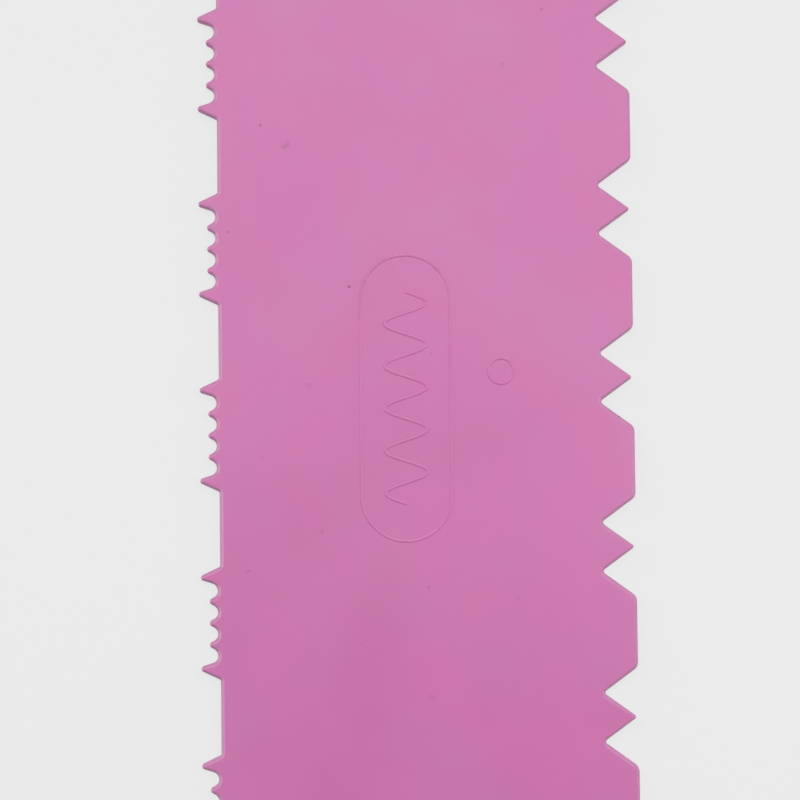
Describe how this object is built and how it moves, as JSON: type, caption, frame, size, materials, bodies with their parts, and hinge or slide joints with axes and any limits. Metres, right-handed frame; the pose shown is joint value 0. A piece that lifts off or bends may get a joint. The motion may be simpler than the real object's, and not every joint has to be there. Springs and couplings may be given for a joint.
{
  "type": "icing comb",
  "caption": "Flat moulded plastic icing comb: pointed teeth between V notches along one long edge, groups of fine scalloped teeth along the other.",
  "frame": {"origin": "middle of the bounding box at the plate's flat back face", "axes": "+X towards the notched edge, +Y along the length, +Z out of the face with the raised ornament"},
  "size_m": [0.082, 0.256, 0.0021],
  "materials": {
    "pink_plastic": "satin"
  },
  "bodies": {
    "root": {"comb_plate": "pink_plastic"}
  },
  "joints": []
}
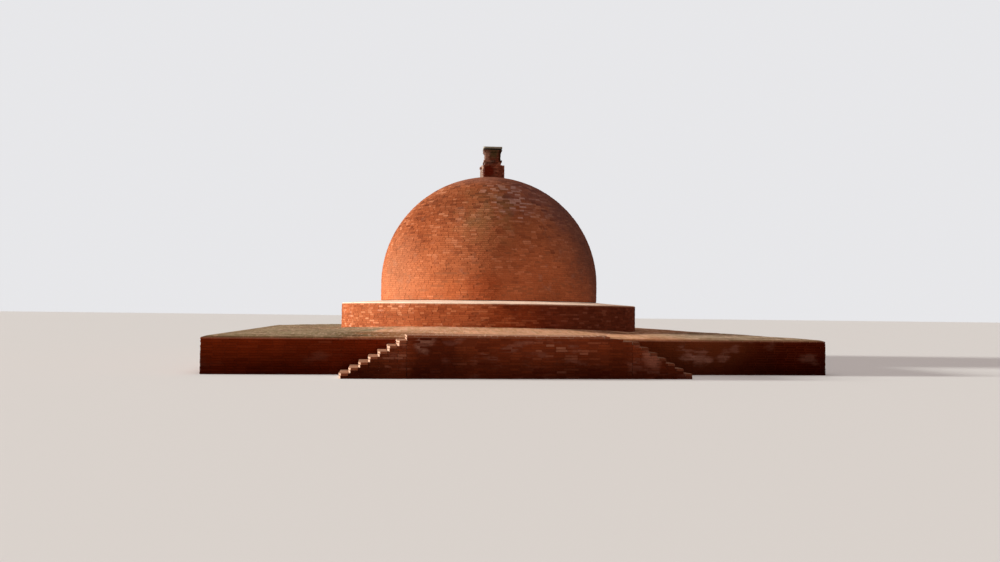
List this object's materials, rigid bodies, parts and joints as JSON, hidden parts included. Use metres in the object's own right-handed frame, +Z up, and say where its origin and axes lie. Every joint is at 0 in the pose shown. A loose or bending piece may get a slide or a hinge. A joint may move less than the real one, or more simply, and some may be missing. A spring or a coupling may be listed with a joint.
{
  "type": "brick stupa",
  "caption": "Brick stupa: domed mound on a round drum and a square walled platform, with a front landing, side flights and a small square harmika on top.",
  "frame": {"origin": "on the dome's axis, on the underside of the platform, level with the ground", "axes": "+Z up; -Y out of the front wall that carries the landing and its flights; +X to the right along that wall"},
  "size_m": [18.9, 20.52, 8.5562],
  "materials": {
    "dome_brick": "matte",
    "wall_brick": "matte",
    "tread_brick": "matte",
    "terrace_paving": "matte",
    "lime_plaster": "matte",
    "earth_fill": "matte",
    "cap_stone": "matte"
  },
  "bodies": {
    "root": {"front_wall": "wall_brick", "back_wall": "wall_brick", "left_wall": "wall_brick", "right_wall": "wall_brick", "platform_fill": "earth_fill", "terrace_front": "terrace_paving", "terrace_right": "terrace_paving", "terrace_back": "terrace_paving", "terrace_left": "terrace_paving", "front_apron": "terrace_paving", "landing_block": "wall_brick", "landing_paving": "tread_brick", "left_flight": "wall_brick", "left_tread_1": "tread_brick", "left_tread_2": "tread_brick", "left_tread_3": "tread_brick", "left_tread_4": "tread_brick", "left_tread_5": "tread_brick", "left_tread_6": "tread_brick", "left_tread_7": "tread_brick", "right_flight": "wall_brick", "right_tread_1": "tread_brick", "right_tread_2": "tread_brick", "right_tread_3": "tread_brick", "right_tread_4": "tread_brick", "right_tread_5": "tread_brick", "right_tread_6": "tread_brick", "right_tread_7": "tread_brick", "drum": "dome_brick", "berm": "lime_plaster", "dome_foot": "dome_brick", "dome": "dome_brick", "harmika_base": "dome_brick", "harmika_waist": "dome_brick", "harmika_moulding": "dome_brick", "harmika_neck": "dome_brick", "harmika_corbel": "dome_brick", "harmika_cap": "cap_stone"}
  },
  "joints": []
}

□ □ □

▸ **Request**
Return the lines above, from the one containing "List this object's" to the end, exactly as they stand.

▸ **Output for this task**
List this object's materials, rigid bodies, parts and joints as JSON, hidden parts included. Use metres in the object's own right-handed frame, +Z up, and say where its origin and axes lie. Every joint is at 0 in the pose shown. A loose or bending piece may get a slide or a hinge. A joint may move less than the real one, or more simply, and some may be missing. A spring or a coupling may be listed with a joint.
{
  "type": "brick stupa",
  "caption": "Brick stupa: domed mound on a round drum and a square walled platform, with a front landing, side flights and a small square harmika on top.",
  "frame": {"origin": "on the dome's axis, on the underside of the platform, level with the ground", "axes": "+Z up; -Y out of the front wall that carries the landing and its flights; +X to the right along that wall"},
  "size_m": [18.9, 20.52, 8.5562],
  "materials": {
    "dome_brick": "matte",
    "wall_brick": "matte",
    "tread_brick": "matte",
    "terrace_paving": "matte",
    "lime_plaster": "matte",
    "earth_fill": "matte",
    "cap_stone": "matte"
  },
  "bodies": {
    "root": {"front_wall": "wall_brick", "back_wall": "wall_brick", "left_wall": "wall_brick", "right_wall": "wall_brick", "platform_fill": "earth_fill", "terrace_front": "terrace_paving", "terrace_right": "terrace_paving", "terrace_back": "terrace_paving", "terrace_left": "terrace_paving", "front_apron": "terrace_paving", "landing_block": "wall_brick", "landing_paving": "tread_brick", "left_flight": "wall_brick", "left_tread_1": "tread_brick", "left_tread_2": "tread_brick", "left_tread_3": "tread_brick", "left_tread_4": "tread_brick", "left_tread_5": "tread_brick", "left_tread_6": "tread_brick", "left_tread_7": "tread_brick", "right_flight": "wall_brick", "right_tread_1": "tread_brick", "right_tread_2": "tread_brick", "right_tread_3": "tread_brick", "right_tread_4": "tread_brick", "right_tread_5": "tread_brick", "right_tread_6": "tread_brick", "right_tread_7": "tread_brick", "drum": "dome_brick", "berm": "lime_plaster", "dome_foot": "dome_brick", "dome": "dome_brick", "harmika_base": "dome_brick", "harmika_waist": "dome_brick", "harmika_moulding": "dome_brick", "harmika_neck": "dome_brick", "harmika_corbel": "dome_brick", "harmika_cap": "cap_stone"}
  },
  "joints": []
}